One day these people stopped for directions...where is this, where is that...every question he said I dunno.
Finally the guy says "you don't know much, do you?". Dad says " I know one thing...I ain't lost!".

Maybe you had to know him to appreciate the "wit", to me it just sounds like he was being rude.

I actually feel uncomfortable when I get ' thank you for your service ' all the time.
Feels like they do it because it is the new 'in thing ' or 'pc'

In a related comment (one you don't hear much now, but was common in the 90s) that's got just as old was "I oppose the war but I support the troops". Whatever that was supposed to mean.

I have a habit of saying "six to one, half dozen to the other". It never occurred to me my wife of 43 years didn't know what it meant until she asked why I said it the other day. I had a heck of a time trying to explain it meant two things, scenarios, or whatever were about the same.

Huh. Always thought that everyone "got" that. I'll sometimes say "5 of one, half a dozen of the other" just to be different. I think only one person ever picked up on it.

Not a phrase, but one thing that irks me is when people refer to vegetables as "veggies". It just sounds so cutesy-poo as if you talking to a child. Might have been hip in 1978 but time to retire that one.
 
   / Things A ot Of People Say That Don't Make Much Sense. #67  
At a busy MacDonalds counter where everybody is packed in and trying to order— I always laugh when I finally step up to order and the employee just stares straight ahead and says “can I help the next person in line”. I’m standing right in front of her but she is so programmed it sounds foolish.
 
   / Things A ot Of People Say That Don't Make Much Sense. #68  
I’m standing right in front of her but she is so programmed it sounds foolish.

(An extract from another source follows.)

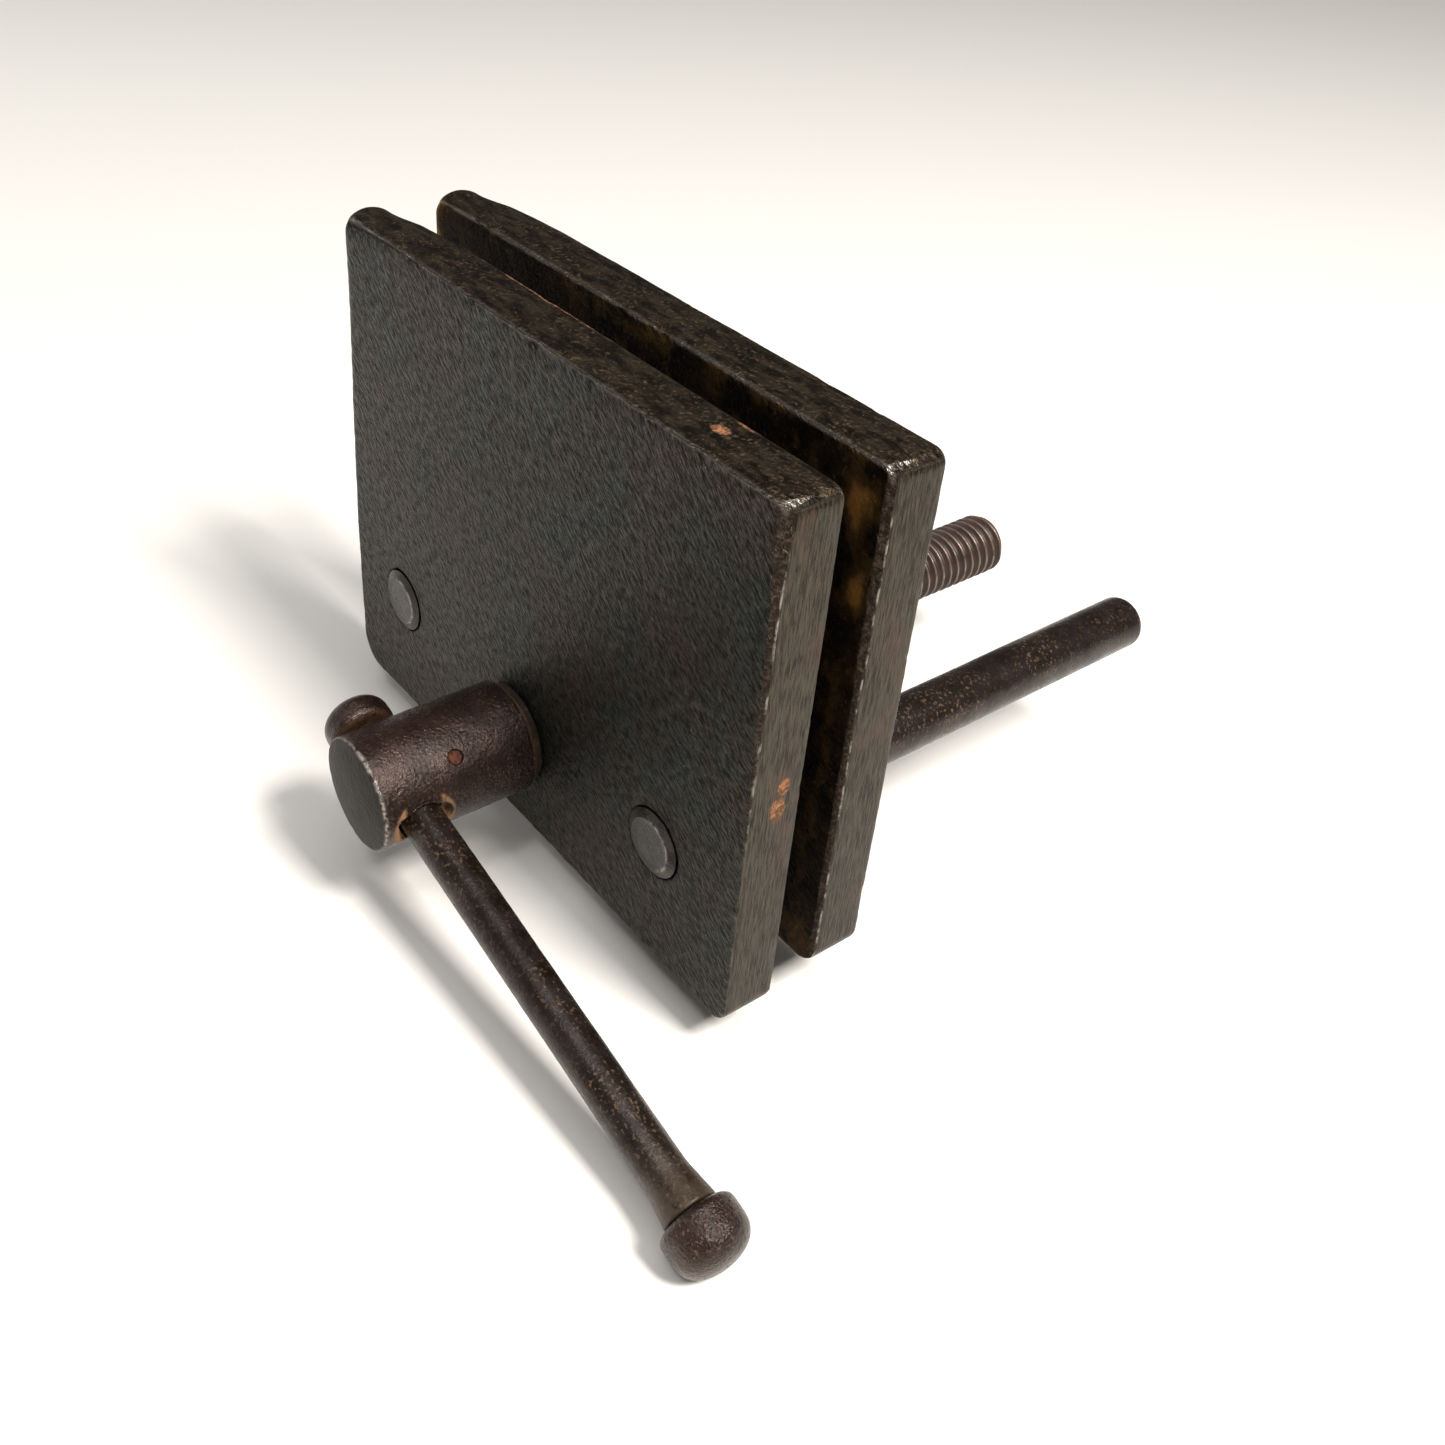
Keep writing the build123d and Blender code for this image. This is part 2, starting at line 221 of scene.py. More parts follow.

That goes along with calling tech support for your cable TV or ISP. You tell them the problem and everything you did including power cycling everything. Then they ask if you rebooted the modem. Uhhhh ....
 
   / Things A ot Of People Say That Don't Make Much Sense. #69  
Good morning, how are you today - Fine, fine as frogs hair.
 
   / Things A ot Of People Say That Don't Make Much Sense. #70  
I just have to roll my eyes, when in a check out line and the clerk asks someone "How are you" and the response is "Fine Thank You, How Are You?", being, extra polite. Why stop there? Why not have even more meaningless parrot-like talk?.

My years in the grocery store taught me not to ask that question; you often get a 10 minute run down of their health problems, surgeries, etc.

I was looking around in the electronic section at Walmart; the clerk comes up and says "Do you have any questions for me?" I said, "Yeah, what's the capitol of North Dakota?" She laughed, and said "Pierre?"

When they ask me how I am, I always say "Wonderful...how about you?"
If they say something like "fine", "good", or "I'm wonderful too", if it's a female, I USUALLY say "Well, you look really good!" Usually gets a smile and a "thank you".